The noble Baroness, Lady Bakewell, asked for clarification on percentages. This instrument changes a figure used in the calculation of the young farmer payment from 25% to 17.5%. This ensures that eligible farmers receive roughly the same amount for their young farmer payment as they did before the greening payment was removed. I say to my noble friend Lord Trenchard that the removal of the greening payment was indeed, I think, a sensible simplification.
My noble friend Lord Caithness and several other noble Lords would like more information on new schemes. Obviously, I understand that. The Farming is Changing leaflet was made available to farmers and land managers last November. We have since published further information about the schemes. The Countryside Stewardship scheme opened an application window on 9 February. Details of the sustainable farming incentive scheme pilot were published on 10 March.
Perhaps I may unite my noble friend Lord Caithness and the noble Lord, Lord Berkeley, on this matter. They both spoke about ensuring that visitors and, indeed, their dogs respect the countryside. I was at a meeting on this last week. Natural England is working on a refresh of the Countryside Code alongside stakeholders, and a relaunch of advice to the public is planned for Easter. There is much more to be done on educating the many people we want to come to enjoy the countryside to respect it. It is a working and living countryside that we all want to enjoy.
The noble Lord, Lord Rooker, raised an important point about new entrants, and my noble friend Lady McIntosh raised the issue of retirement schemes. These are clearly all part of what we want to do to encourage new entrants. We plan to carry out a consultation on the proposed lump-sum exit scheme, but it is not covered by the regulations.
A number of noble Lords raised the issue of upland farms and lowland farms—a range of farms. As I said before, our pilots are intended to involve farms of all sizes, topography and tenures, and it is very important that they work. That is why the pilots are all about a codesign—a point I should have made—with the people who will take them forward, and we will then have a national rollout.
The noble Lord, Lord Whitty, raised an issue that I do not see as an either/or. I am absolutely convinced that benign pastoral farming of livestock is a net benefit to the environment and a producer of healthy food, as is the production of fruit and vegetables. I am not sure that fruit and vegetables would be very easy to produce on some of the uplands that we all know of.
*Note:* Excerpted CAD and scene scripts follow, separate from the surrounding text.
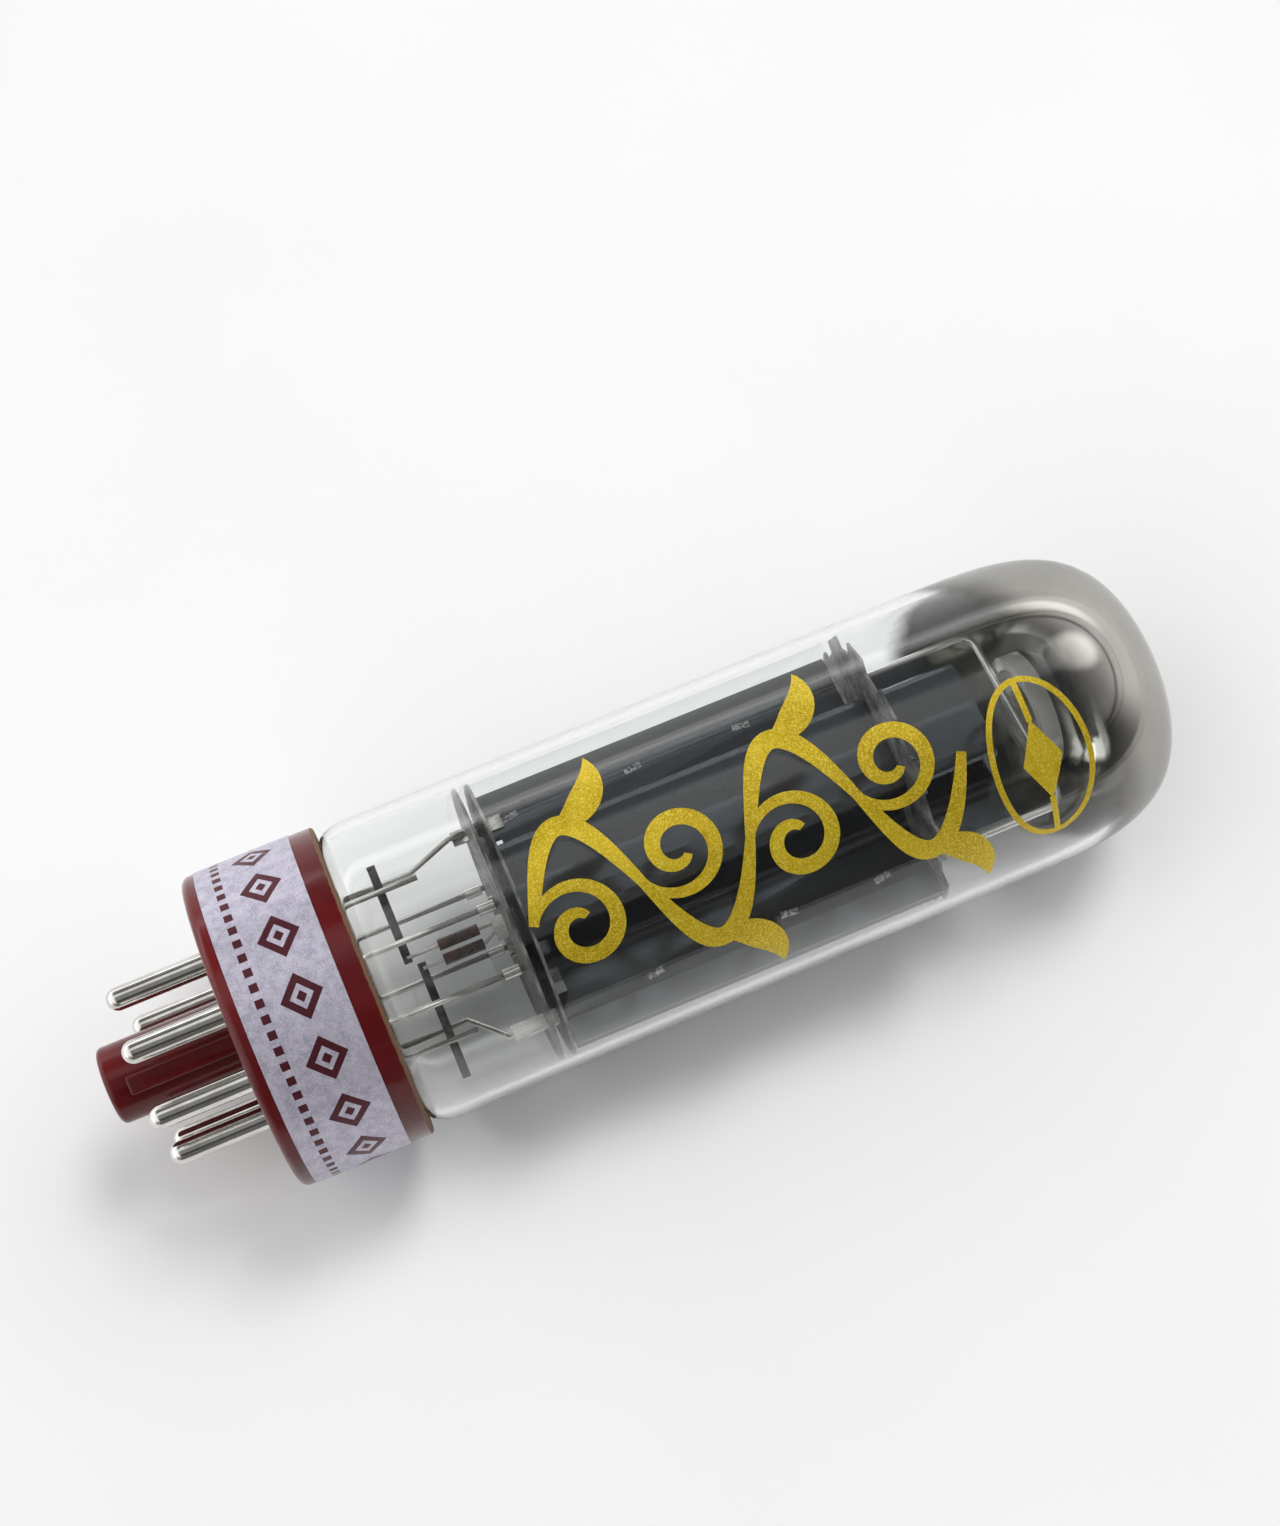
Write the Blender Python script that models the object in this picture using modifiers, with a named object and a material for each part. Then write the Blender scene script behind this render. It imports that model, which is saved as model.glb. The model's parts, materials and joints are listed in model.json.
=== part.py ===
"""Octal-based beam power valve, lying on its side.

The valve is drawn upright about its own axis: its Z runs from the base's seating face (0) to the
top of the bulb, and its X is the side that is uppermost when it lies down. An empty on that axis
then lays it on the ground, on the edge of its label and on its bulb, with its long axis along X.
"""
import math

import bmesh
import bpy
from mathutils import Matrix, Vector

# Driving dimensions in metres. Heights are measured along the axis from the seating face.
SEATED_LENGTH = 0.0980
BULB_RADIUS = 0.0158
BULB_WALL = 0.0010
DOME_LENGTH = 0.0207
DOME_SQUARENESS = 3.4
NECK_DEPTH = 0.0080
SHOULDER_LENGTH = 0.0031

BASE_RADIUS = 0.0163
BASE_HEIGHT = 0.0138
BASE_WALL = 0.0012
CEMENT_THICKNESS = 0.0008
BASE_FLOOR = 0.0026
BASE_LOWER_ROUND = 0.0009
BASE_UPPER_ROUND = 0.0004
SPIGOT_RADIUS = 0.00393
SPIGOT_LENGTH = 0.0137
SPIGOT_WALL = 0.0012
SPIGOT_ROUND = 0.0006
KEY_WIDTH = 0.0019
KEY_HEIGHT = 0.0010
KEY_SETBACK = 0.0022
CEMENT_DEPTH = 0.0060

LABEL_START = 0.0015
LABEL_WIDTH = 0.0098
LABEL_THICKNESS = 0.00006

PIN_CIRCLE_RADIUS = 0.008725
PIN_RADIUS = 0.00118
PIN_LENGTH = 0.0105
PIN_BORE_RADIUS = 0.00062
PIN_BORE_END = 0.0020
PIN_COLLAR_RADIUS = 0.0017
PIN_COLLAR_HEIGHT = 0.0005

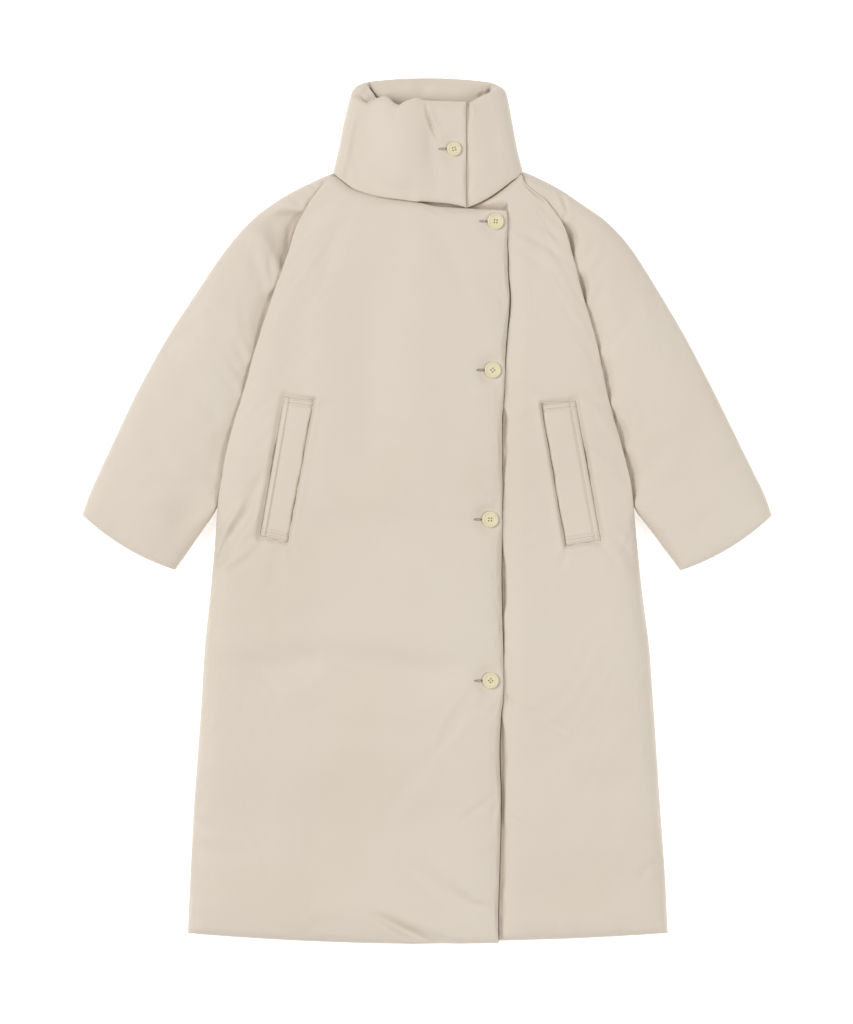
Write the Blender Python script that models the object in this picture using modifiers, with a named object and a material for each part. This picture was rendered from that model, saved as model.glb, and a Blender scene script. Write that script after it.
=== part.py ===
"""Long puffer coat, laid flat on its back with its front up.

The wearer's left is +X, the collar is at +Y and the front faces +Z. The origin is on the surface
that the coat lies on, under the middle of the coat. Every length is in metres.

The padded walls lie on each other. The back and the back halves of the sleeves rest on the
surface. The fronts and the front halves of the sleeves lie on them, from FRONT_BASE up. The right
front laps over the left front, from LAP_BASE up. At a seam two walls thin out and nearly touch.
"""
import math
from collections import namedtuple

import bmesh
import bpy

COAT = "long_puffer_coat"

# Walls, filled with down
BACK_WALL = 0.018
FRONT_WALL = 0.020
LAPPED_WALL = 0.012      # left front and collar end, where the right side lies on them
LAPPING_WALL = 0.017     # right front, where it lies on the left front
SLEEVE_WALL = 0.018
COLLAR_WALL = 0.016
WELT_WALL = 0.006
SEAM_GAP = 0.0003

FRONT_BASE = BACK_WALL + SEAM_GAP
LAP_BASE = FRONT_BASE + LAPPED_WALL + SEAM_GAP

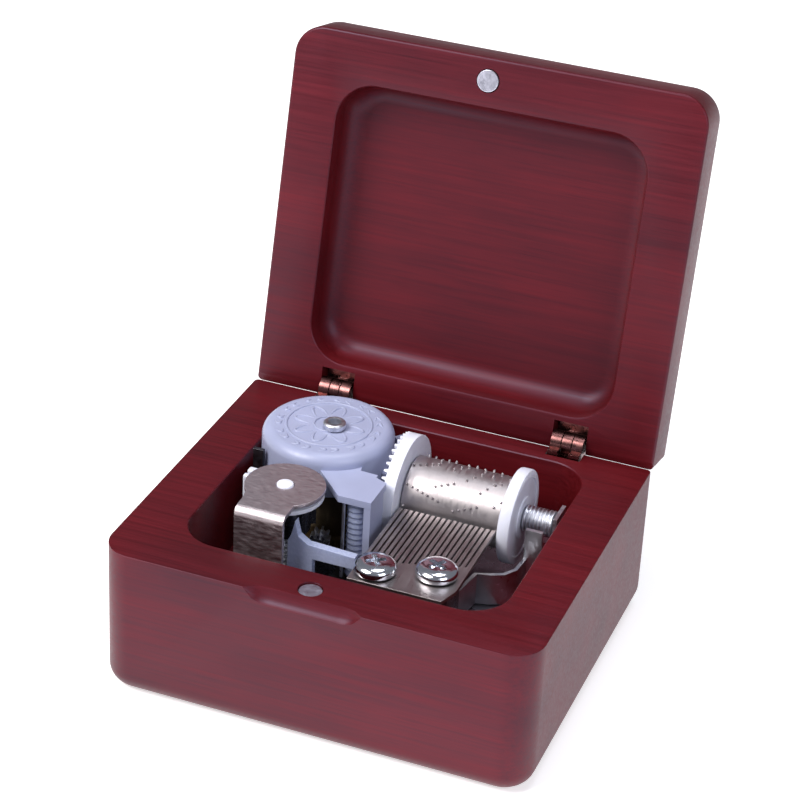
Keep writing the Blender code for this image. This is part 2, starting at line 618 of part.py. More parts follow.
def make_comb(steel):
    """Steel comb; each tooth is longer than the one to its right."""
    outline = [(COMB_LEFT, COMB_FRONT), (COMB_RIGHT - COMB_CORNER * 0.25, COMB_FRONT),
               (COMB_RIGHT + 0.3 * MM, COMB_FRONT + COMB_CORNER)]
    slope = (COMB_ROOT_RIGHT - COMB_ROOT_LEFT) / (COMB_RIGHT - COMB_LEFT)
    for i in reversed(range(COMB_TEETH)):
        left = COMB_LEFT + i * COMB_PITCH
        right = left + COMB_PITCH - COMB_SLOT
        outline += [(right, COMB_TIP_Y), (left, COMB_TIP_Y)]
        if i > 0:
            root = COMB_ROOT_LEFT + slope * (left - COMB_LEFT)
            outline += [(left, root), (left - COMB_SLOT, root)]
    comb = add_object("comb", prism(outline, COMB_BOTTOM, COMB_TOP), steel)
    for i, (x, y) in enumerate(COMB_SCREWS):
        cut(comb, rod(SCREW_RADIUS + SHAFT_FIT, 0, BASE_HEIGHT, 16), f"cut_comb_hole_{i}", (x, y, 0))
    return comb


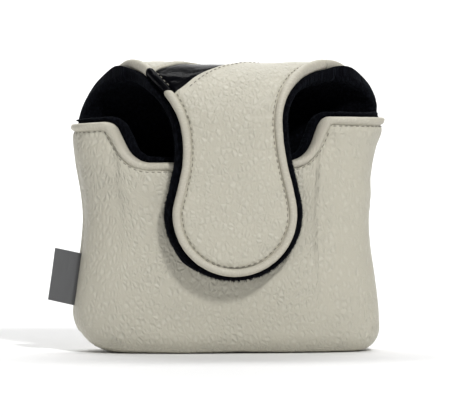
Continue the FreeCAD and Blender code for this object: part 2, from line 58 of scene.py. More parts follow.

Different parts of the country produce different parts of our food and all sectors are important in the balanced diet we wish.
My noble friend Lord Lilley raised an interesting point about the taxpayer and the consumer, one of which I am very conscious as a farmer and a receiver of support. I do not have time to get into it today, but I was talking to a New Zealand Minister of a previous Administration about the consequences of the change that my noble friend mentioned there for the environment and how unpopular it was with many parts of the electorate. That is why we seek a balance and why I spent quite a lot of time during the passage of the then Agriculture Bill stressing that the farmer has many purposes. The first, of course, is producing food but, with 70% of the land of this country of ours farmed, farmers play a crucial role in ensuring that we address emissions, climate change, environment enhancement, clean water, clean air and many other things besides.
My noble friend Lady McIntosh and the noble Baroness, Lady Bakewell, asked about the devolved Administrations, with whom we work closely; as I said before, the future agriculture framework is important in that regard. I should also say that the time-limited package to support farmers in protected landscapes, particularly upland farmers, is an important scheme that we are working on.
Turning to financial assistance, the noble Baroness, Lady Jones, asked about the onus on the Secretary of State to come up with the detail of schemes. The scope of this instrument is specifically enforcement, monitoring and data publication in relation to the schemes. This reflects the relevant powers of the Agriculture Act 2020. The detail of the schemes themselves will be set out in guidance.
The noble Baroness, Lady Bakewell, and my noble friend Lord Caithness asked when detailed guidance for the four schemes would be published. Detailed guidance for each scheme will be published ahead of its launch so, for tree health, we will publish this summer; for environmental land management, guidance will be published ahead of the application window for pilot opening in June.
A number of noble Lords raised the issue of the new schemes. Our ambition is to deliver new schemes which are simpler for farmers than their predecessors, and we have worked closely with a range of stakeholders to ensure that.
The noble Baroness, Lady Jones, asked about the agency’s readiness for the pilot. The RPA inspectorate has been preparing inspectors over the past 18 months to move towards a more supportive tone of inspections. Indeed, the RPA payment record has become very impressive.
The noble Baronesses, Lady Jones and Lady Bakewell, asked about consultation. During the consultation, Defra engaged with 59 key stakeholder organisations to ensure that it had a thorough understanding of their views. Those views became extremely helpful and their responses were invaluable. The results of the consultation were summarised in a response document.
The noble Earl, Lord Devon, and the noble Baronesses, Lady Bakewell and Lady Jones, asked about the independence of the appeals process. Under Regulation 31 of the Agriculture (Financial Assistance) Regulations 2021, the Secretary of State must appoint a person or persons to consider appeals. In practice, this will be an independent panel, which is the process currently in use. The Independent Agricultural Appeals Panel is an advisory non-departmental public body; members are independent external experts.
I am afraid that I will have to write on many other points. I will deal with the definitions referred to by the noble Earl, Lord Devon, which will give him reassurance. I say to my noble friend Lord Northbrook that we are working on this, but there is more to be done—many of the export problems have now been resolved. The tree health pilot is being delivered by the Forestry Commission. With those details and many more to come, I beg to move.